Even Alice Tully Hall's iconic setting along Broadway served to remind that his arrival in town was not merely an extended vacation; Criss will take over Daniel Radcliffe's lead role in "How To Succeed In Business Without Really Trying" next month, and is packing his holiday break with rehearsals for the three-week run. In all, Criss expects to be in the Big Apple for about six weeks. Everything about Saturday worked to transform new converts into warm bodies just down the road come Jan. 3

Sunday was a different animal -- a Toys For Tots charity pop-up event that Criss only announced details of five hours before curtain, prompting die-hard fans in the city to rush to Joe's Pub last minute to pick up one of the precious 100 tickets available for a mere ten dollars plus a donated gift. Criss was joined by fellow University of Michigan alumni Theo Katzman and Charlene Kaye, both gifted performers and New York residents who shined in their own rights during opening acts, and served as appreciated supporters during Criss's set. Another special guest was Criss's brother, Chuck, who has found his own success as part of indie-outfit Freelance Whales. The two recorded Bob Dylan's "New Morning" for an Amnesty International compilation this Fall and sang the tune together both nights of Criss's jam-packed weekend.

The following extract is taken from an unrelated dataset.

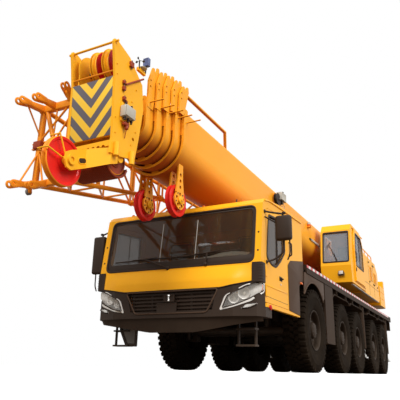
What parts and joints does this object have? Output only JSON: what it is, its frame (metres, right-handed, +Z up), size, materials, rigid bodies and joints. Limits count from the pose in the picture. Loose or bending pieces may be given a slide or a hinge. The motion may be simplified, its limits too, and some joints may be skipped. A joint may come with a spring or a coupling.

In addition to their duet, Sunday's set list had some overlap with Saturday particularly in the StarKid section, but deviated to include more of Criss's solo numbers, much enhanced by the addition of a backing band on Sunday. Joe's is known as a venue frequented by New York artists and the kind of place where newcomers arrive to set the bar and stalwarts set a standard, and Criss's looser set fit in line with that established attitude.

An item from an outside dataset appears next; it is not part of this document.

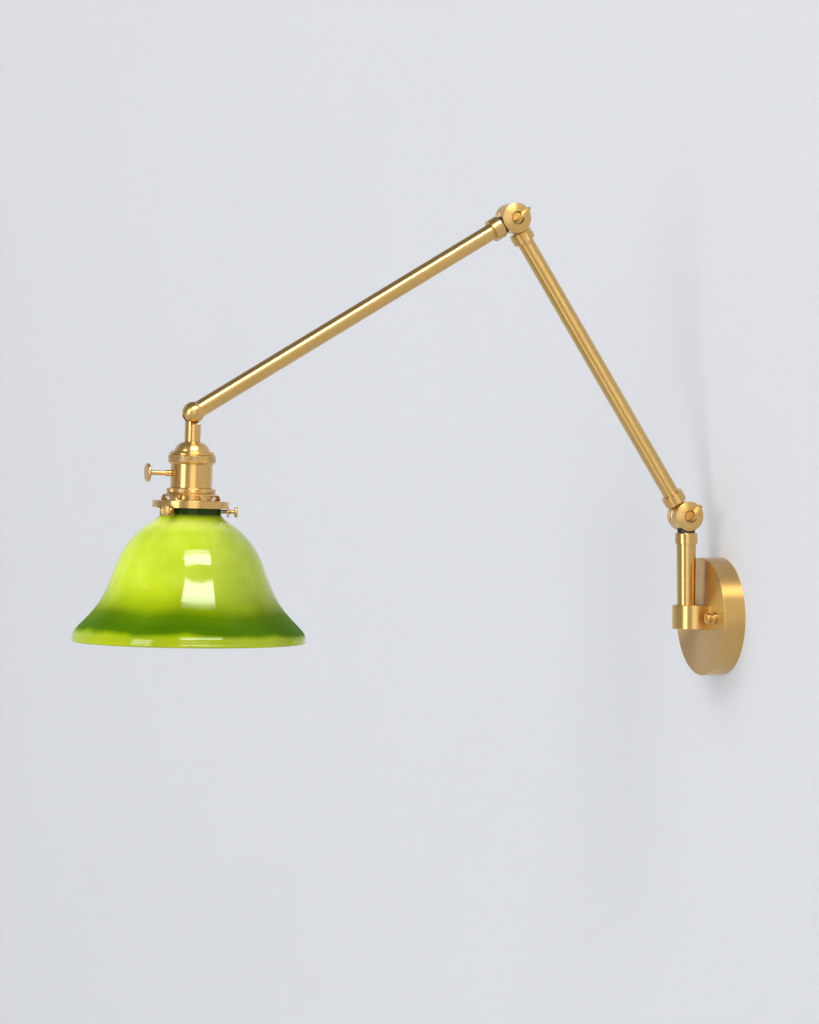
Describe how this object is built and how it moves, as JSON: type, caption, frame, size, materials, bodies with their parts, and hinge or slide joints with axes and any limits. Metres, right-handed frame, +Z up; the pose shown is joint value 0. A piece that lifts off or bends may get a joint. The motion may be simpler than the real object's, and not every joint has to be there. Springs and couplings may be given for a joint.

Musically Criss is prone to transforming his songs for each performance, so often his riffs and choices are unfamiliar and unexpected to even his most die-hard fans. Of course, sometimes such fluidity backfires, as when Criss lost track of his lyrics on "Jealousy," a tune off his 2010 EP. Despite jokingly pleading that the crowd restart their cameras for YouTube, the cacophony of shutters and flashes from the avid amateur documentarians in the venue's front rows preserved the moment for the Internet. Watch:

Thanks to the prevalence of smart phones, within seconds of Criss' performances, the visuals were uploaded on sites like Tumblr. And despite the disparity in number and type of fans on Saturday compared to Sunday, the speed at which media traveled was negligible at both events. Broadway's strict camera policies will be a tough break for his rabid fans who flock to see him in "How to Succeed."

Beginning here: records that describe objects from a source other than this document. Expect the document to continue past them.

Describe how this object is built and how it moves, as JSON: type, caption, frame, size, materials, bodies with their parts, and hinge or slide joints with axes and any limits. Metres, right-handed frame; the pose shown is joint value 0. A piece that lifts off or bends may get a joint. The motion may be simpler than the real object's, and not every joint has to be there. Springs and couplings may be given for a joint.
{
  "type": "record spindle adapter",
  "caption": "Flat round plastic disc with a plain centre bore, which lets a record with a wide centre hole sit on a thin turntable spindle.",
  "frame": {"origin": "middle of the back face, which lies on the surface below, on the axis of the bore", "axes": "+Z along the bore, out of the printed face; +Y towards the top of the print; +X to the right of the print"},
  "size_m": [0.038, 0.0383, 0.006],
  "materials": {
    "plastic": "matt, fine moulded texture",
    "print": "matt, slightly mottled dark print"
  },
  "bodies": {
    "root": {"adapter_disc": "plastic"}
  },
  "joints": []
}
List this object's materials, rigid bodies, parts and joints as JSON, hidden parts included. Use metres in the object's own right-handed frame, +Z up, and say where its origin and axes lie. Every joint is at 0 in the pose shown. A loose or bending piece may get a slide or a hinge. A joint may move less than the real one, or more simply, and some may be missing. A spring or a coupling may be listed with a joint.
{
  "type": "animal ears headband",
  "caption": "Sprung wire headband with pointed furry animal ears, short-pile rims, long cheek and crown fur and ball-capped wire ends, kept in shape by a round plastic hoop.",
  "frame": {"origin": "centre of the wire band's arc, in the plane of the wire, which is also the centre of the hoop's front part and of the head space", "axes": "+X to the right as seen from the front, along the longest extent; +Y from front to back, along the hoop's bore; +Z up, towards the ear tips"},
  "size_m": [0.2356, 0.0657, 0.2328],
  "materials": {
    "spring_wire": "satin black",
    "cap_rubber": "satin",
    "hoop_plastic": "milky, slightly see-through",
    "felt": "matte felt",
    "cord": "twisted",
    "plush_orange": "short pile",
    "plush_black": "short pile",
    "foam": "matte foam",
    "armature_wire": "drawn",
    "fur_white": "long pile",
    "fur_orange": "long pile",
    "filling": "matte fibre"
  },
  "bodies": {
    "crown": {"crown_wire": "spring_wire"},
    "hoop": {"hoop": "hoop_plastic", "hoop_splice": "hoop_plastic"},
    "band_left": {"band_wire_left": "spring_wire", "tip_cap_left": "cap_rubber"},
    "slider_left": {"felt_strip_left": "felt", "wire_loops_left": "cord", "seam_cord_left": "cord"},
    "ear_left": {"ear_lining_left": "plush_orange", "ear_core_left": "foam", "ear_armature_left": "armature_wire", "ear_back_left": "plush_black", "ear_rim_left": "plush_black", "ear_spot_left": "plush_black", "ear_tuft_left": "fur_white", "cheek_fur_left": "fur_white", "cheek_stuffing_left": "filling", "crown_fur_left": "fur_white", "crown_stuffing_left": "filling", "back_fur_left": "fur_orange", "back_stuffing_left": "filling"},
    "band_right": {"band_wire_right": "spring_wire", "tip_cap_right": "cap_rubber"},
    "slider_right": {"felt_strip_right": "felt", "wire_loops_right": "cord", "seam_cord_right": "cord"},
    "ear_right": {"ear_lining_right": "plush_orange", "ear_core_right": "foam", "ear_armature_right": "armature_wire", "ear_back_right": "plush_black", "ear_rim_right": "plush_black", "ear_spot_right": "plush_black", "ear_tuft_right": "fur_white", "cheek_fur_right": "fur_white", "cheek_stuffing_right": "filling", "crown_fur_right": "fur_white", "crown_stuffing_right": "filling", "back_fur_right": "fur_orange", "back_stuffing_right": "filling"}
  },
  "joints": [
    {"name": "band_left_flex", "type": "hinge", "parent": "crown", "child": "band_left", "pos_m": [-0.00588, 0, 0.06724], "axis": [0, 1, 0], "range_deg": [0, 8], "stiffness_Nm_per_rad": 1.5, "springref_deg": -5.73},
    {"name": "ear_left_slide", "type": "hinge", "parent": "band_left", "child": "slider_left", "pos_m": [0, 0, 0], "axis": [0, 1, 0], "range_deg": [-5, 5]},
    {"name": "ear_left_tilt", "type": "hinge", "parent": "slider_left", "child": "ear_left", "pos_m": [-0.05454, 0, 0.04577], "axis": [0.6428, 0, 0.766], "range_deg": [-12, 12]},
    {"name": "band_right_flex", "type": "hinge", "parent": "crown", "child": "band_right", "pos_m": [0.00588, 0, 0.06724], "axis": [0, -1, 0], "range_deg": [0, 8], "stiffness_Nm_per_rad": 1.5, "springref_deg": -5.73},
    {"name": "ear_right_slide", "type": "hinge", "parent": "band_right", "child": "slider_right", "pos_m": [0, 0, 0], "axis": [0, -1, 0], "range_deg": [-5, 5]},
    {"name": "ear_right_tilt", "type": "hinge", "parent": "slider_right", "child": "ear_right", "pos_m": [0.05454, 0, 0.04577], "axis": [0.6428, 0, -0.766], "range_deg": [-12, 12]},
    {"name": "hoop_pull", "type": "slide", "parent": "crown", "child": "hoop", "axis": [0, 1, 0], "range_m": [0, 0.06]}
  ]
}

This weekend's breakneck debut to his New York stint emphasized that Criss's versatility might be his greatest asset. Placing a concrete category on Criss and his path proves difficult, as he is a deft chameleon from setting to setting, a balance of what his audience demands and what he's interested in projecting, an identity he doesn't let get tangled up in the greater pop culture associations of being "that guy from Glee." Aside from the more Broadway or classic style numbers Saturday, both nights were relatively light on tunes from the Fox show, perhaps a conscious decision as he sets himself apart from his role during the program's brief winter hiatus. If this weekend's distinct variations on Criss as the performer are what he could come up with in barely two days, it's a shame he doesn't have more than a month and a half to spend in the city to push it further.